4.3. Writing a short paper: checklist, misc. recommendations

  • Do not hand in a report that is longer than the maximum number of pages allowed (see above).
  • Hand-in your report in time. See the course schedule for the deadline.
  • Use Italics (‘cursief’) for all symbols in equations or in the text. However a vector (‘list of values’) is mostly given in bold. The style in the equations and in the main text should correspond.
  • Avoid multi symbol variables or parameters in equations. E.g. Evap = Soilwater / SoilP . Better: E = s/a. Use subscribts when you have many parameters and variables. Note however that in programming, the use of long variable names (that describe the content of the variable) names is recommended.

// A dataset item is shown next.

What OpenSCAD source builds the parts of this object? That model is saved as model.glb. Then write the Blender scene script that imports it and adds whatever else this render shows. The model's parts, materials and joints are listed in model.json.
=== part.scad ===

  • Do not write like in a diary (‘First we did this,.... Then we started to realize.. and we did this and that...’).
  • Put larger blocks of computer code (say, more than 2 lines) in a table instead of inserting it in the main text. Whole programs should be given in an appendix.
  • Use a main (cover) title that makes sense.

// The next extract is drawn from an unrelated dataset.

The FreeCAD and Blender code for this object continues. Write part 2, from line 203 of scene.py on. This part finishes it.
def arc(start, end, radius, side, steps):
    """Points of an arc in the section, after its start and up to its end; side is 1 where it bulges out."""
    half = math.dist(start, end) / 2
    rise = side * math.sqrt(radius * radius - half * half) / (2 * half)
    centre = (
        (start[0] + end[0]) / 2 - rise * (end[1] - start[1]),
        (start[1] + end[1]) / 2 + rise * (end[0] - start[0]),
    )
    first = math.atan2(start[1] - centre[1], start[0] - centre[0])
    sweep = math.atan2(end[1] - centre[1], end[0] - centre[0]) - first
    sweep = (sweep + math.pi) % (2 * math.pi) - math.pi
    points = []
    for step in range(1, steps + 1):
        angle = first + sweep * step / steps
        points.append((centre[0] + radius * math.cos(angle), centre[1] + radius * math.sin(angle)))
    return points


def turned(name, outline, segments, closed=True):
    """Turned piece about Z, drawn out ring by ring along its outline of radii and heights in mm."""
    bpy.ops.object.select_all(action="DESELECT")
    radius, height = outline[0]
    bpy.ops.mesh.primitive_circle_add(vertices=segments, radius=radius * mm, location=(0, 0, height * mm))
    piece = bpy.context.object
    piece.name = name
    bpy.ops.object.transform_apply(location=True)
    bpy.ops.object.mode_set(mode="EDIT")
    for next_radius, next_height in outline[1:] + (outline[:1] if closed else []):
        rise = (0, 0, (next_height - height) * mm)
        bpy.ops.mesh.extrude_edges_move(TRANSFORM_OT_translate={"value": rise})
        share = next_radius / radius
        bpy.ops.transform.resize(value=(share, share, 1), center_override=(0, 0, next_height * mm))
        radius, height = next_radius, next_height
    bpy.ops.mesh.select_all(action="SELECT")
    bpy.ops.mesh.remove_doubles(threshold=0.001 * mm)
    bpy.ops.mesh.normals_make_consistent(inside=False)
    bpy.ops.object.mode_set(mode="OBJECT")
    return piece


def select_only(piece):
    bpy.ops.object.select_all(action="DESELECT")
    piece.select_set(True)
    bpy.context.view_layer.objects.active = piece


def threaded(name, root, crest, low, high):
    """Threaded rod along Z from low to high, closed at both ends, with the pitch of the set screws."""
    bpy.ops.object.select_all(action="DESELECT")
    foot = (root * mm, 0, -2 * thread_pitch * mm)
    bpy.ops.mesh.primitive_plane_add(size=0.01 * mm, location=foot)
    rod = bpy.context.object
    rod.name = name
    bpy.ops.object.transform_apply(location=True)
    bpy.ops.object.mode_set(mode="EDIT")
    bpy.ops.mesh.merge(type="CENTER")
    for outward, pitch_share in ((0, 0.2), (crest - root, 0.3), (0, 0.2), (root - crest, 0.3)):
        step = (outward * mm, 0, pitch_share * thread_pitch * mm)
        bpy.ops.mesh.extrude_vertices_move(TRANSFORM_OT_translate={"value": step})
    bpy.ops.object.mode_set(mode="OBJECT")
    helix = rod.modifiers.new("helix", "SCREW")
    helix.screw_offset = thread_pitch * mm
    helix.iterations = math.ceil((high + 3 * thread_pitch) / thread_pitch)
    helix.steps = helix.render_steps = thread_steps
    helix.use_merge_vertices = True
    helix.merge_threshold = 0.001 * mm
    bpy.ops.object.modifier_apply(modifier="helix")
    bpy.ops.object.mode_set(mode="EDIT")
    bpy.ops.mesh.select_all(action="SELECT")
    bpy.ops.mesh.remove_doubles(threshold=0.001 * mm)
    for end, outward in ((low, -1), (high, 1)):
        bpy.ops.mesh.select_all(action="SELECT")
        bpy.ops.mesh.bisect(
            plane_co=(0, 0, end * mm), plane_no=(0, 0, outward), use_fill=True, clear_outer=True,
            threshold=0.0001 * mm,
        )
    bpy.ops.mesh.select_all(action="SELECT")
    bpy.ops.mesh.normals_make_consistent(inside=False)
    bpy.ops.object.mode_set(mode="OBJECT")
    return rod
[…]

  • Provide quantitative data in figures (bar graphs, line graphs, scatter plots, use e.g. Excel, Splus), not tables. It is allowed using a table but it is almost always better using figures.
  • If you write the report with Microsoft Word, use Microsoft Equation editor (available in Word) for equations. Do not copy paste bitmaps (gif or tifs) of equations from other docs into your paper.

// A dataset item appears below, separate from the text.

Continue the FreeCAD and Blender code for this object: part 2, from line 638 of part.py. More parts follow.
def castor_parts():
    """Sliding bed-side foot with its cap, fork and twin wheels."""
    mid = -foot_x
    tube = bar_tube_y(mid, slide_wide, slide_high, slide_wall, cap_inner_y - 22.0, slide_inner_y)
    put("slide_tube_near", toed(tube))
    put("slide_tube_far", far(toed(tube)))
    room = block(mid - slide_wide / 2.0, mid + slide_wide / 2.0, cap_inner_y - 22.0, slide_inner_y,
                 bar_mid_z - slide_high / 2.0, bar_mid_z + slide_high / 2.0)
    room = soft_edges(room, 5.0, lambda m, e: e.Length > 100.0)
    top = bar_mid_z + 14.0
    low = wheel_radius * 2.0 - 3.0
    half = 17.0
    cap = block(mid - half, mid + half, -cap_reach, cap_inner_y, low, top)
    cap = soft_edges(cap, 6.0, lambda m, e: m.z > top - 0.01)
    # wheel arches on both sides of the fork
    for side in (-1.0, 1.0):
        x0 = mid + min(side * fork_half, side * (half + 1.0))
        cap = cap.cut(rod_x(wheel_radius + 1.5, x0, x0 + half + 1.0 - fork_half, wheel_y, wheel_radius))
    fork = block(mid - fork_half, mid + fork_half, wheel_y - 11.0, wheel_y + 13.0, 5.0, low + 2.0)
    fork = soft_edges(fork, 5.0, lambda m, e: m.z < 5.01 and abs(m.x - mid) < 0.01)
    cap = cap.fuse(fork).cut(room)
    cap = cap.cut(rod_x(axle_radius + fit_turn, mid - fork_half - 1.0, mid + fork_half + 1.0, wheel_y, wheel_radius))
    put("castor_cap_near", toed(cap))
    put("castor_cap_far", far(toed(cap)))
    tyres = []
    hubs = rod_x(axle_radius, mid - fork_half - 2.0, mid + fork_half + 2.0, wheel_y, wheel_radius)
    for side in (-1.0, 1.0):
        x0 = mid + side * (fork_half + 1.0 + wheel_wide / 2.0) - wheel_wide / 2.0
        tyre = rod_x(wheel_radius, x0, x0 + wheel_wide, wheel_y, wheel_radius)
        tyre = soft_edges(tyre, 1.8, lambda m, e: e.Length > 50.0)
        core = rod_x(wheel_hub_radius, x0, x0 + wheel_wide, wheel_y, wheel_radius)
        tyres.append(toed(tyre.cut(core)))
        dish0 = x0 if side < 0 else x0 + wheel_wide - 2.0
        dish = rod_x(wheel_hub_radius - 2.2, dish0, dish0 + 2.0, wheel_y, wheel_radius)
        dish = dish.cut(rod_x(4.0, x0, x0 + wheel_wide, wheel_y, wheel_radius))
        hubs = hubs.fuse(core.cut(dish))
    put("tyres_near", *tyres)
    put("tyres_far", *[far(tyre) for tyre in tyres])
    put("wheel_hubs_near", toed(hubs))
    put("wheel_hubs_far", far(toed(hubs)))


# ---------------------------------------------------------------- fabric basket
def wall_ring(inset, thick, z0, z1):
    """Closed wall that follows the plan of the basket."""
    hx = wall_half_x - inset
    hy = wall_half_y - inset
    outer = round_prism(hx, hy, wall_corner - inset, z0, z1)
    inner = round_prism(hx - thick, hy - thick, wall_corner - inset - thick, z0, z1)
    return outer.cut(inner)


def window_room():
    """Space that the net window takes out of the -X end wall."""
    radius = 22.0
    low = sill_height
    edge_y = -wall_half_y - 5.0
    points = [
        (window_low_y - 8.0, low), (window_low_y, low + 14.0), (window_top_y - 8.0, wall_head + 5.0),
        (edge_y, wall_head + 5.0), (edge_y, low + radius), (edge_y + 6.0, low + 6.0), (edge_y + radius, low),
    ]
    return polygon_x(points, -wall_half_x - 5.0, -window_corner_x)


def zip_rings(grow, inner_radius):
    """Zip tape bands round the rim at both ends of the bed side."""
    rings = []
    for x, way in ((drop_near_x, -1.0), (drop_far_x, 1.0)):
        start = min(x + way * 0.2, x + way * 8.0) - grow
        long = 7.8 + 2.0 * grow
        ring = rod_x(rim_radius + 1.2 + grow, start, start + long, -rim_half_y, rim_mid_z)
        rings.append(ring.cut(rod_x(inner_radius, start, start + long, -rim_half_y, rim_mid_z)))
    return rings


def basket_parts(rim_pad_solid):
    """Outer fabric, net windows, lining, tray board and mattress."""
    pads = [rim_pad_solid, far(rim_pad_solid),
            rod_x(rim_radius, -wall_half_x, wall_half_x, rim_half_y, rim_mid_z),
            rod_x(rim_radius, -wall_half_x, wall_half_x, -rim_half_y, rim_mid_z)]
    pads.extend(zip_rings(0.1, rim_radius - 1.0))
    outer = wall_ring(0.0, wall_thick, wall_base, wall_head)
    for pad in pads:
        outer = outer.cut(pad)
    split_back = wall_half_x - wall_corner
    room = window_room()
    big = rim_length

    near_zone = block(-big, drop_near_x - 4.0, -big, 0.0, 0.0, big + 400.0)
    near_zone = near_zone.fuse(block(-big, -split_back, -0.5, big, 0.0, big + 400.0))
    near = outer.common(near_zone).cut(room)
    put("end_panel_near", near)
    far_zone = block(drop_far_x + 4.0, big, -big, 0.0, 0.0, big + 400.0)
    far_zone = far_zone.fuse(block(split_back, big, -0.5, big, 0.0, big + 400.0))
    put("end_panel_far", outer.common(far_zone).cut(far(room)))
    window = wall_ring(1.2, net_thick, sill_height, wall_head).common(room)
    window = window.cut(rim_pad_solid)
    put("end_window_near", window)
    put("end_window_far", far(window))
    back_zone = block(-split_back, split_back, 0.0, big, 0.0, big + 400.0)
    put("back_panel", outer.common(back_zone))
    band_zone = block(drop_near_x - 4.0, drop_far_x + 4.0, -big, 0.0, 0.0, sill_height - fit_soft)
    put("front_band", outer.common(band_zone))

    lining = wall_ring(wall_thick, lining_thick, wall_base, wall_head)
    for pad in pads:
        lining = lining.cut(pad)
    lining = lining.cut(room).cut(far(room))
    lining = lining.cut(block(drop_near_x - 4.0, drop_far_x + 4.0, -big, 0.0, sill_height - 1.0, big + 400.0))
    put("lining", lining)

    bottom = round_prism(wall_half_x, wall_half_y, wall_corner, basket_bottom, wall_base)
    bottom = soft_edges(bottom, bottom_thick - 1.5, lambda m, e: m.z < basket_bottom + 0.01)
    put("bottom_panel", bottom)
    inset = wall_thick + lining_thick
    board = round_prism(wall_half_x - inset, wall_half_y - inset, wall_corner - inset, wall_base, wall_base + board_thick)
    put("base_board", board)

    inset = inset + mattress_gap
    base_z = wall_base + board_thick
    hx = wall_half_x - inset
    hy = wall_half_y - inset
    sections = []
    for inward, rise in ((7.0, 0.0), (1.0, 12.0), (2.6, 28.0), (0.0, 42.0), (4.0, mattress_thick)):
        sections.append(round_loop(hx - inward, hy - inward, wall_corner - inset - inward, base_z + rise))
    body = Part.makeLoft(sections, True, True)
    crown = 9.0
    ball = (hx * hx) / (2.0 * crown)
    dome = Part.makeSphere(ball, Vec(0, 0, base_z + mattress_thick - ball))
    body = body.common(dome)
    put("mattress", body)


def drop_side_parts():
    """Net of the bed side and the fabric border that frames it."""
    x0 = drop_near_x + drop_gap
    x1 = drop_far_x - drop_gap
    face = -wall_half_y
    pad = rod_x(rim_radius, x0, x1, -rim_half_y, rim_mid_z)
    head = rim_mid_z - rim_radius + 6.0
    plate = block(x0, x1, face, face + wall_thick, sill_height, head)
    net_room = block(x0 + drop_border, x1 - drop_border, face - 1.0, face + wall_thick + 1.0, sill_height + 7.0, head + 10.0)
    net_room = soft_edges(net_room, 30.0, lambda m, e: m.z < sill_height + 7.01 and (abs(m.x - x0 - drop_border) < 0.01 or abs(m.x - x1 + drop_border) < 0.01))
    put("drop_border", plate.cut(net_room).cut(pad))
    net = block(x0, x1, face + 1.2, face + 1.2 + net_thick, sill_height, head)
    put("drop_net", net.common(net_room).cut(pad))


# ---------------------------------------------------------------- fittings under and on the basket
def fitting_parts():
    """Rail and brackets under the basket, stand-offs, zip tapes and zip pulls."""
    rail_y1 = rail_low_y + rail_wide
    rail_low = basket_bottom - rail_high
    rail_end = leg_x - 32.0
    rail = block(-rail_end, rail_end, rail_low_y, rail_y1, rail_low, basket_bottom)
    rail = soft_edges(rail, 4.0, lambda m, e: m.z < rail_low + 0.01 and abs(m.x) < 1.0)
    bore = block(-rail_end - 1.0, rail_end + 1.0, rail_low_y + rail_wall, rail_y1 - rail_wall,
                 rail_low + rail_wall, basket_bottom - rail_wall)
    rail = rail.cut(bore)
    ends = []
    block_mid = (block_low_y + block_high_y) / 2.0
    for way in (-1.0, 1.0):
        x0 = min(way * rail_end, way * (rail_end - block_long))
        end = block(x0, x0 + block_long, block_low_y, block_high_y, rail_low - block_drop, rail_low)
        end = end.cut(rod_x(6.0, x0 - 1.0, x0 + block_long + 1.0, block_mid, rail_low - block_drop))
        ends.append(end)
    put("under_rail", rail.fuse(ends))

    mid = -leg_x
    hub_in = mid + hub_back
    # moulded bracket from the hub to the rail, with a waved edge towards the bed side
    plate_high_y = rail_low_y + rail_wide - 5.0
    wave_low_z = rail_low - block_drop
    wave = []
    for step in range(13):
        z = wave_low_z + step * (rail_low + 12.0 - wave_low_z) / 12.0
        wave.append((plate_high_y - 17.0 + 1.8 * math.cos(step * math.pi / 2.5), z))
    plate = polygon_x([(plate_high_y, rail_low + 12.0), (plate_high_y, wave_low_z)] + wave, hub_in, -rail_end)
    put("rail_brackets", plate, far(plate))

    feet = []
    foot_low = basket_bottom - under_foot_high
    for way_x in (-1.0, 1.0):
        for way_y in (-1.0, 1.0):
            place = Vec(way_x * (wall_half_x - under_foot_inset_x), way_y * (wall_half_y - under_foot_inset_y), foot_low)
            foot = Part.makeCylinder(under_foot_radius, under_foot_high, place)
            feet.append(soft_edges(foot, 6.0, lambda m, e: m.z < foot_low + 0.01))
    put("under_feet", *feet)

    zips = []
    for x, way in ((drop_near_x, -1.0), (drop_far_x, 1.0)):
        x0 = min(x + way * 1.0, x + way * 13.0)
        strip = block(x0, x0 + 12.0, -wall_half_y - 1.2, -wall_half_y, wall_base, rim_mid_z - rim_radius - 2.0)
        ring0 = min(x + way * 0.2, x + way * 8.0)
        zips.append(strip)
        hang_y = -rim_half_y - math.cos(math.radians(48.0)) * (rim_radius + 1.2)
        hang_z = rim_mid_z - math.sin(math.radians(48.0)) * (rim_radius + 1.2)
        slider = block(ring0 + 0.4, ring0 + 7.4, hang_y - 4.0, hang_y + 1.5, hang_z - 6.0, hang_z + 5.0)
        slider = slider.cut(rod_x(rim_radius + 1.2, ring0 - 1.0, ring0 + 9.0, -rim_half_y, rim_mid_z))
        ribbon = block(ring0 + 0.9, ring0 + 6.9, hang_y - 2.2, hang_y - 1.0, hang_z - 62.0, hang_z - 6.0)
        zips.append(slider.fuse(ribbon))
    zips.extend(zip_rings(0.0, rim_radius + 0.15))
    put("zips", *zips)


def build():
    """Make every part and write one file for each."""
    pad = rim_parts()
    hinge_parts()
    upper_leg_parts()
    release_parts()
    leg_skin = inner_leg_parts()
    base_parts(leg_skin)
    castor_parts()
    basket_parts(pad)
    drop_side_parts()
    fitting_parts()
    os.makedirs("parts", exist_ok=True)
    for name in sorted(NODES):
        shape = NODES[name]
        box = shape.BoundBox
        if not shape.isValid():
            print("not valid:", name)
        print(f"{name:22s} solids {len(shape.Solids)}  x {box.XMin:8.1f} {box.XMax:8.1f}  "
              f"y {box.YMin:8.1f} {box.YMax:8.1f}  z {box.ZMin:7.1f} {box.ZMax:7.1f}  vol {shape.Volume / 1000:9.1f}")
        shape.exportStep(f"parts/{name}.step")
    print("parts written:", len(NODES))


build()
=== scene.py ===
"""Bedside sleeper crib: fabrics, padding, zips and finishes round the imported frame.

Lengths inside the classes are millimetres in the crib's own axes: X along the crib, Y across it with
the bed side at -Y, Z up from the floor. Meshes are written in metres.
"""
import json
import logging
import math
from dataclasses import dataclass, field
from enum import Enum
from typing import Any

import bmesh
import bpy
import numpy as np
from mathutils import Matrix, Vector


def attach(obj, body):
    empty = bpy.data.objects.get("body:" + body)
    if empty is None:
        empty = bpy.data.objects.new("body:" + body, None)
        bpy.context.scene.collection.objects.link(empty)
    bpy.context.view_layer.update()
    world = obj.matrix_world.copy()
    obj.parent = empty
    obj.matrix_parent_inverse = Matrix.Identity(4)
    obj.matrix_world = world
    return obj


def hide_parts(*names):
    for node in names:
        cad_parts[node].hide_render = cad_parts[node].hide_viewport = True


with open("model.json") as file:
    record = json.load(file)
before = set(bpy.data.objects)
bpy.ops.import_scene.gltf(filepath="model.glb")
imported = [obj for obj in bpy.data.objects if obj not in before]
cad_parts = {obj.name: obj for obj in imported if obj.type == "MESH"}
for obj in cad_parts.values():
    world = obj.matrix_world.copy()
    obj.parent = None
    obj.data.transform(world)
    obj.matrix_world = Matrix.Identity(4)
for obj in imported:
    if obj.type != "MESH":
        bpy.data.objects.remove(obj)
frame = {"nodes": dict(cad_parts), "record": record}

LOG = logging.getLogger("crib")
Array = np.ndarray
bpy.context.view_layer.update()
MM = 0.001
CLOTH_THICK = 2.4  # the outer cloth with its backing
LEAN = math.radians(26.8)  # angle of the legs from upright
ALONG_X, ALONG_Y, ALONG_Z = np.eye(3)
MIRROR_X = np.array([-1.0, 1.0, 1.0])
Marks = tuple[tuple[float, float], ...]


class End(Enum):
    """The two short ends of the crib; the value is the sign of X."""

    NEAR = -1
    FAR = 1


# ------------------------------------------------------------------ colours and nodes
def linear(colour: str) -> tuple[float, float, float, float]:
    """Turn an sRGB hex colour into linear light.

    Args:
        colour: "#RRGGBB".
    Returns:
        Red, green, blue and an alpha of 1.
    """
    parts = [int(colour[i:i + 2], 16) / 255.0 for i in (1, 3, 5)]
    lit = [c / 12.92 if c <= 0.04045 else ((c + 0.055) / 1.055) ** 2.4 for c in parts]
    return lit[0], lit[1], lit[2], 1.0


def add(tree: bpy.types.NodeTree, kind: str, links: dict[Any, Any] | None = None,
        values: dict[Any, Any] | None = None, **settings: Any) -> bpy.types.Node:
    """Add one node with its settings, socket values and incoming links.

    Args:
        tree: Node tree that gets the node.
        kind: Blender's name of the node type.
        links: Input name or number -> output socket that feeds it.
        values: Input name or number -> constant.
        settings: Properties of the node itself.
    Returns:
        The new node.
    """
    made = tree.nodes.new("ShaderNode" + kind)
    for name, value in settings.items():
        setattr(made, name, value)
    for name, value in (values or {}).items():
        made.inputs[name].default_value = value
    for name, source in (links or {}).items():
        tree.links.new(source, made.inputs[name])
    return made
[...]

  • Number equations - always (provide the number after the equation, e.g, (3)).
  • Check out an article from a scientific journal (e.g. from your reader) and use that as an example for formatting, layout, use of figure captions, literature references, etc.
  • Do not use language as if you are talking (spreektaal)
  • When you submit your report by email, put everything in one file (word or pdf). Do not send a whole bunch of files (it is too much work printing everything).
  • Describe content in a logical order, instead of describing content in the order you dealt with it while modelling. So, do not use sentences like ‘eerst deden we dit, toen zijn we dat gaan doen, etc..).
  • Use a spellchecker (always)
  • A caption of a figure or table should at least explain all symbols used in the figure or table. The same holds for an appendix. In principle, the table/figure should be understandable without reading the main text (although there are exceptions to this rule)
  • Provide figure legends (always)
  • If a figure contains a map, provide a scale (scale bar)
  • Do not hand in black and white prints of color figures (never.., even not when emailing originals..)
  • Use the same format for each reference in your literature list and refer to the references in the text.
  • Number the sections in your report, provide these numbers also in the contents Preferably use some kind of hierarchical numbering, for instance 1 1.1 1.1.1 1.1.2 2 2.1 2.2 etc
  • Number figures and tables. In the main text, refer to figures or tables by using these numbers.
  • All literature refered to in the main text should appear in the literature/references section at the end of the report. Check this in detail before handing in!
  • Do not mix past and present tense. Sometimes it is possible, but in many cases it is better to stick to past or present tense.
  • Avoid the use of ‘I’ or ‘we’ (1e persoon). However you can use it sometimes (if you really want and think it is apprpriate).
  • If you use a figure from a book or another report, always provide the reference.
  • Do not use English terminology in a report written in Dutch when correct Dutch terms are available (e.g. ‘catchment’ = ‘stroomgebied’)
  • Have a look at comments on earlier papers you wrote. Take them into account when writing your next paper.
  • Provide units (all variables in equations)!
  • Avoid the use of abbreviations.
  • Do not use ‘etc.’
  • Provide page numbers.
  • Write concise. Also, do not add figures that could be left out. And, if possible combine to figures in one figure (e.g. two lines (of the same attribute) in a graph is better than two graphs each with one line). You can also use panels, Fig 1A, Fig 1B, etc.
  • Use every page from top to bottom (apart from last pages of very long sections), do not include too much whitespace!
  • Do not just copy-paste figures (maps) from screen. Adjust colors, add a legend, remove MS Windows bars, buttons, check size of text or modify text, etc. Use a graphics package (e.g. Freehand, Paintshop or whatever).
  • Try to come up with interesting results (do not just list all results from your model, but try to emphasize the most interesting results). But note that this should always fit with the goals of your research (if needed adjust these goals).
  • Use courier font for computer code, PCRaster scripts, or filenames. Also in the main text (not just in tables).
  • In a paper reporting research in the geosciences, you should avoid the use of computer code to explain calculations. Many people will not know the programming language you used, and they won’t understand the code. Instead, explain calculations using mathematical equations. If you write a report on a geoinformatics related topic (e.g. how you construct a piece of software) you can however include code as code is the topic of your research.
  • Use a good dictionary. If you do not have one, buy one. I could recommend Longman Dictionary of Contemporary English (http://www.longman.com/ldoce). Or use the online version at http://www.ldoceonline.com. Google translate is also useful.
  • Read through the text and correct all small (or large..) errors (typos for instance) before handing in!
  • Do not use a title that ends with a ‘:’. For instance, do not use the title ‘Discussie:’
  • Do not come up with things in the Conclusions section that have not been described earlier in the paper.
  • ‘Introduce’ an equation. Do not just put your equations somewhere between the text. You need to introduce it by stating e.g. ‘Evapotranspiration is calculated as: ‘. Below the equation be sure to explain ALL symbols (except if they were explained earlier, however it does not hurt explaining a symbol again if it was explained 10 pages back..).
  • Do not write ‘wouldn’t’, ‘doesn’t’, etc.